If those indicators show sustained improvement — declining curtailment, rising storage capacity, and growing contracted import volumes — Liu’s "no crisis" assertion will be validated in practice and risk premia in relevant markets should compress. Conversely, persistent curtailment or stalled storage rollouts would increase the probability of episodic stress events, and longer-term carbon targets could paradoxically raise short-term supply vulnerabilities if not managed with pragmatic hedging.
Institutional investors should therefore track a short list of quantitative triggers and stress-test portfolios against scenarios where renewables scale but storage lags, or where geopolitical disruptions temporarily elevate import costs. For thematic investors, proximity to Chinese procurement cycles for grid equipment remains a compelling tactical consideration; for credit investors, counterparty contract diversification and state support clauses are primary risk mitigants.
FAQ
Q: Does Liu’s comment mean China will stop importing oil and gas? A: No. Liu’s statement that China expects no oil or gas crisis is a forecast about acute shortages, not a declaration of import cessation. China is likely to continue importing a large share of crude and LNG while simultaneously expanding domestic renewables and storage. The structural import dependence remains significant — historically in the range of roughly two-thirds to three-quarters of crude consumption (IEA, 2023) — and will be managed via long-term contracts and strategic reserves.

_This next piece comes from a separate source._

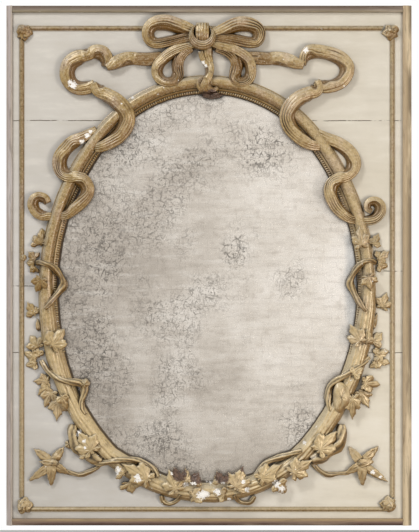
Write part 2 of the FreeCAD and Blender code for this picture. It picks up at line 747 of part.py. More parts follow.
def make_batten(side, sign):
    """An upright batten, housed for the bar and recessed for its hanging plate."""
    name = "back_batten_" + side
    x = "%s(%s + sizes.batten_width / 2)" % (sign, BATTEN_IN)
    top = "(%s - sizes.batten_inset)" % PANEL_TOP
    low = "-(%s - sizes.batten_inset)" % PANEL_BOTTOM
    strip = box(
        name + "_strip", "sizes.batten_width", "sizes.batten_thickness",
        "%s - (%s)" % (top, low), x + " - sizes.batten_width / 2",
        "-sizes.batten_thickness", low,
    )
    bar_depth = "(sizes.batten_thickness - sizes.back_thickness)"
    housing = box(
        name + "_housing", "sizes.batten_width + 2", bar_depth, "sizes.bar_width",
        x + " - sizes.batten_width / 2 - 1", "-" + bar_depth, "-sizes.bar_width / 2",
    )
    plate_top = "(%s - sizes.plate_drop)" % top
    recess = box(
        name + "_recess", "sizes.plate_width", "sizes.plate_thickness",
        "sizes.plate_length", x + " - sizes.plate_width / 2",
        "-sizes.plate_thickness", plate_top + " - sizes.plate_length",
    )
    eye_z = plate_top + " - sizes.eye_drop"
    pocket = box(
        name + "_pocket", "2 * sizes.eye_pocket", "sizes.eye_pocket_depth",
        "2 * sizes.eye_pocket", x + " - sizes.eye_pocket",
        "-sizes.eye_pocket_depth", eye_z + " - sizes.eye_pocket",
    )
    batten = cut(name, strip, [housing, recess, pocket])
    plate = box(
        "plate_%s_blank" % side, "sizes.plate_width", "sizes.plate_thickness",
        "sizes.plate_length", x + " - sizes.plate_width / 2",
        "-sizes.plate_thickness", plate_top + " - sizes.plate_length",
    )
    eye = hole(
        "plate_%s_eye" % side, "sizes.eye_radius", "sizes.plate_thickness + 2",
        x, "-sizes.plate_thickness - 1", eye_z,
    )
    return [batten, cut("hanging_plate_" + side, plate, [eye])]


# ---------------------------------------------------------------- carving: where it lies


def on_oval(bearing, offset):
    """The point on a ray from the oval's centre, this far beyond the sight edge."""
    angle = math.radians(bearing)
    turn = math.radians(size("oval_turn"))
    shift, rise = value_of(SIDE_SHIFT), value_of(END_SHIFT)
    side, end = value_of(SIDE_RADIUS), value_of(END_RADIUS)
    c, s = abs(math.cos(angle)), abs(math.sin(angle))
    reach = -shift * c + math.sqrt(side**2 - (shift * s) ** 2)
    if reach * s > (reach * c + shift) * math.tan(turn):
        reach = rise * s + math.sqrt(end**2 - (rise * c) ** 2)
    reach += offset
    return reach * math.cos(angle), reach * math.sin(angle)


def offset_at(x, z):
    """How far outside the sight edge a point of the elevation lies."""
    turn = math.radians(size("oval_turn"))
    shift, rise = value_of(SIDE_SHIFT), value_of(END_SHIFT)
    if abs(z) < (abs(x) + shift) * math.tan(turn):
        return math.hypot(abs(x) + shift, z) - value_of(SIDE_RADIUS)
    return math.hypot(x, abs(z) - rise) - value_of(END_RADIUS)


def square_to_oval(x, z):
    """The bearing in degrees that stands square to the oval near a place."""
    turn = math.radians(value_of(TURN))
    shift = value_of(SIDE_SHIFT)
    if abs(z) < (abs(x) + shift) * math.tan(turn):
        return math.degrees(math.atan2(z, x + math.copysign(shift, x)))
    return math.degrees(math.atan2(z - math.copysign(value_of(END_SHIFT), z), x))


def back_at(x, z, front):
    """The rise of a carved strip's back: on the panel, on the moulding or over the glass."""
    offset = offset_at(x, z)
    spring = size("slip_height")
    if offset >= size("slip_width") + size("torus_width"):
        return 0
    if offset >= size("slip_width"):
        return spring
    return max(spring + size("hover_gap"), min(front - size("hover_thickness"), torus_top()))


def torus_top():
    """The rise of the back of what lies across the torus."""
    return size("torus_spring") + size("torus_round") + size("seat_gap")


def ground(x, z):
    """The rise that a carved back has to keep clear of at a place of the elevation."""
    offset = offset_at(x, z) - size("slip_width") - size("slip_gap")
    width = size("torus_width")
    if offset > width + size("fillet_width"):
        return 0
    if offset > width:
        return size("fillet_height") + size("seat_gap")
    if offset < 0:
        return size("slip_height") + size("seat_gap")
    crest = abs(2 * offset / width - 1)
    return torus_top() - size("torus_round") * (1 - math.sqrt(max(0, 1 - crest**2)))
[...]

Q: How does this compare to previous Chinese energy stress episodes? A: Historically, China has experienced episodic coal shortages and localized power rationing during high-demand periods; those events accelerated infrastructure investment after each episode. The 2021–22 period highlighted grid integration and curtailment issues that Beijing subsequently addressed through policy adjustments. The current messaging aims to reduce market reaction to diplomatic uncertainty while the longer-term programmatic solutions are implemented.
Q: What are practical monitoring indicators for investors? A: Track monthly crude and LNG import volumes and the share under long-term contracts, provincial curtailment rates reported by the National Energy Administration, and monthly additions of wind/solar/storage capacity. Monitor diplomatic developments that could affect contracting and technology flows.
Bottom Line
Liu Zhenmin’s Mar 26, 2026 assurance that China expects no oil or gas crisis is credible as policy signalling but conditional on execution: contract flows, grid flexibility, and storage scale will determine whether rhetoric becomes reality. Investors should monitor import-contracted volumes, curtailment statistics, and storage additions as primary indicators of implementation.
Disclaimer: This article is for informational purposes only and does not constitute investment advice.